7. "Halloween" (dir. John Carpenter, 1978)
I believe this inclusion justifies itself. I shouldn’t even have to say anything here, but I’ll willingly extol the virtues of what is probably the classic least disputed in any aficionado’s rankings. John Carpenter legitimized the slasher genre when he made “Halloween,” and in doing so crafted a revolutionary filmmaking triumph that is generally impressive to this day. The premise became the blueprint for every slasher movie you’ve ever seen: On Halloween night 1978, Laurie Strode (a debutant Jamie Lee Curtis) and her unfortunate friends are pursued by a silent maniac in a William Shatner mask. The mythology of the series to come sounds far more impressive than the actual films that make up the “Halloween” franchise, but Carpenter’s original is a masterpiece of innovative technique and bone-chilling terror. The film’s simple, minimalist style, and the merciless filmmakers’ ability to draw out and heighten suspense with recognizably influential camerawork and Carpenter’s own hair-raising score, are a potent combination that make the original slasher film truly a cut above.
6. "The Descent" (dir. Neil Marshall, 2005)
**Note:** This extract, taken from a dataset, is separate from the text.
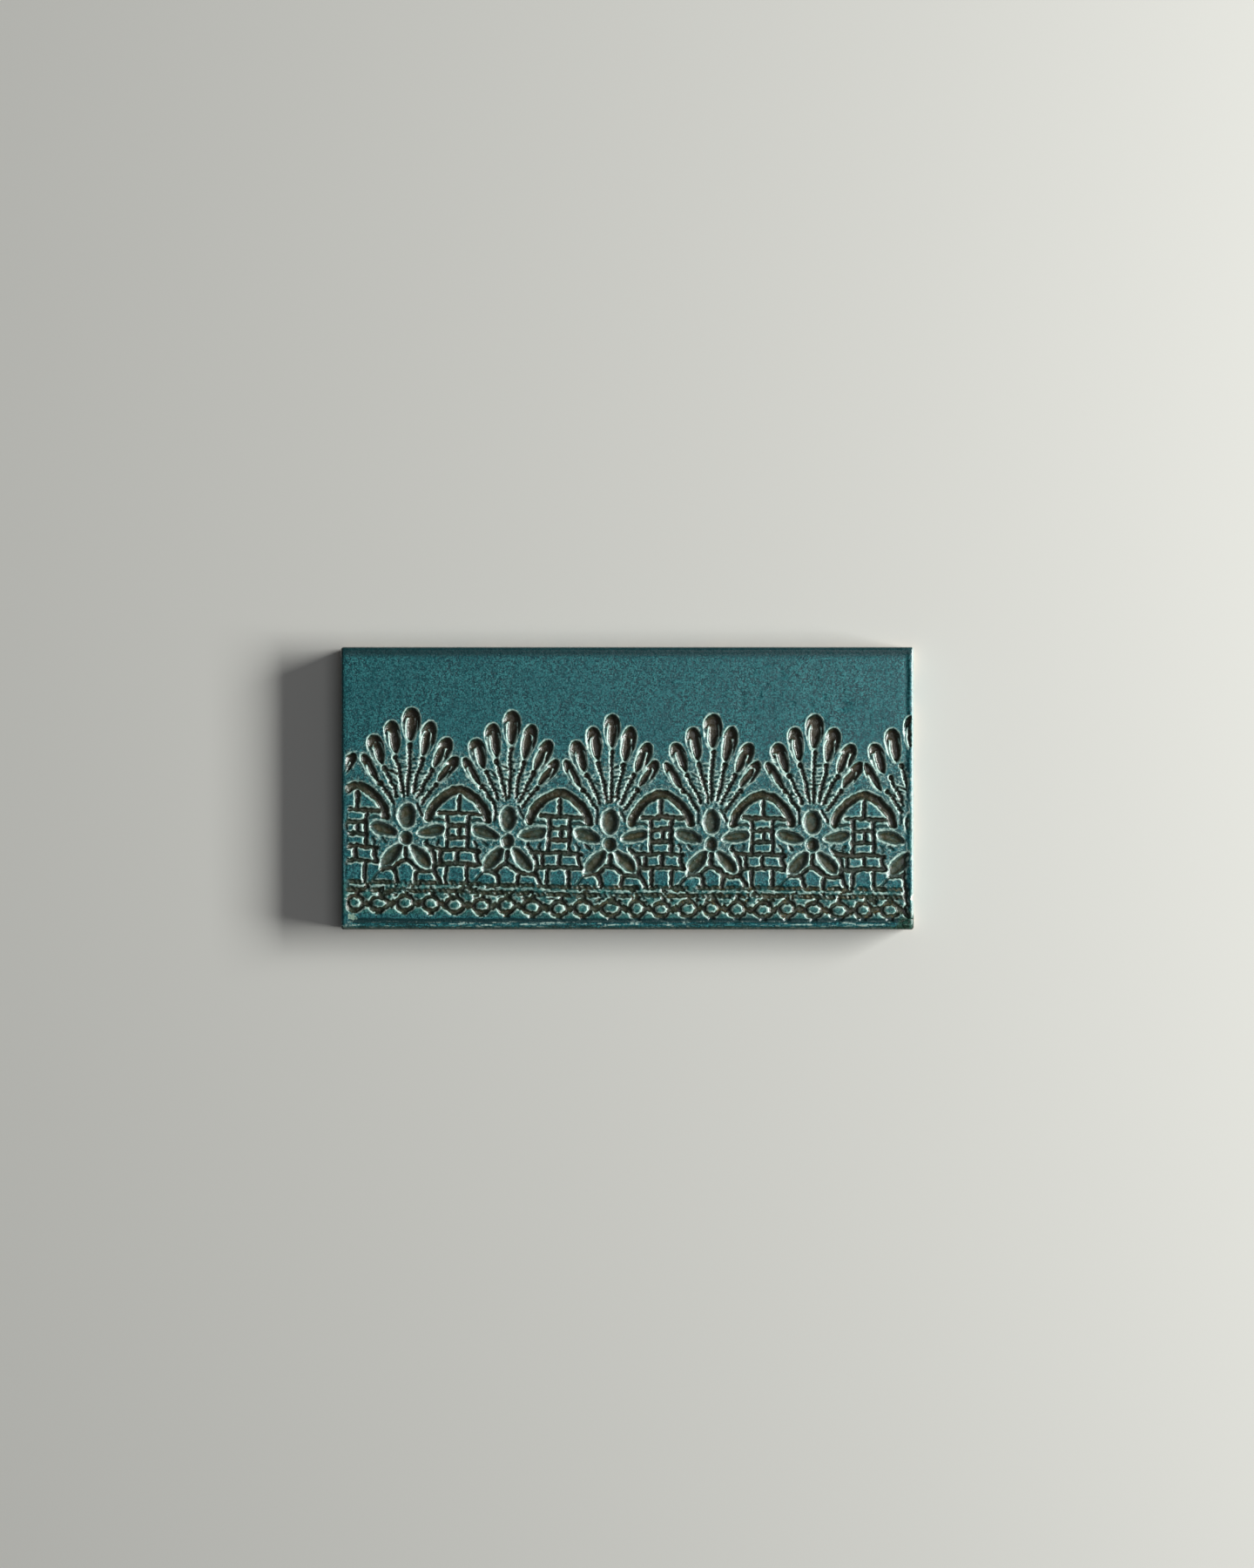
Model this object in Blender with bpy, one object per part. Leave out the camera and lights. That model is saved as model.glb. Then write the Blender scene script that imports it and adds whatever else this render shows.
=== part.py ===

“The Descent” is the most recent inclusion on this list, and as such, provides a unique glimpse into the future of quality horror films. Neil Marshall’s sickly clever allegory about six spelunking girlfriends pitted against naturally evolved underground humanoids in an undiscovered cave system isn’t the scariest or even bloodiest film in the top 10, but it’s certainly the most pervasively cynical. The very definition of a multi-layered film, underneath this nerve-wrackingly claustrophobic gorefest lies an intensely provocative mindf*** with staunchly feminist undertones and unabashedly soul-crushing pessimism. The original British theatrical cut’s extended ending adds yet another layer of depth that was apparently deemed too complex for American moviegoers. This version is harder to find, but worth every bit of trouble if you can stomach the blood-soaked philosophy.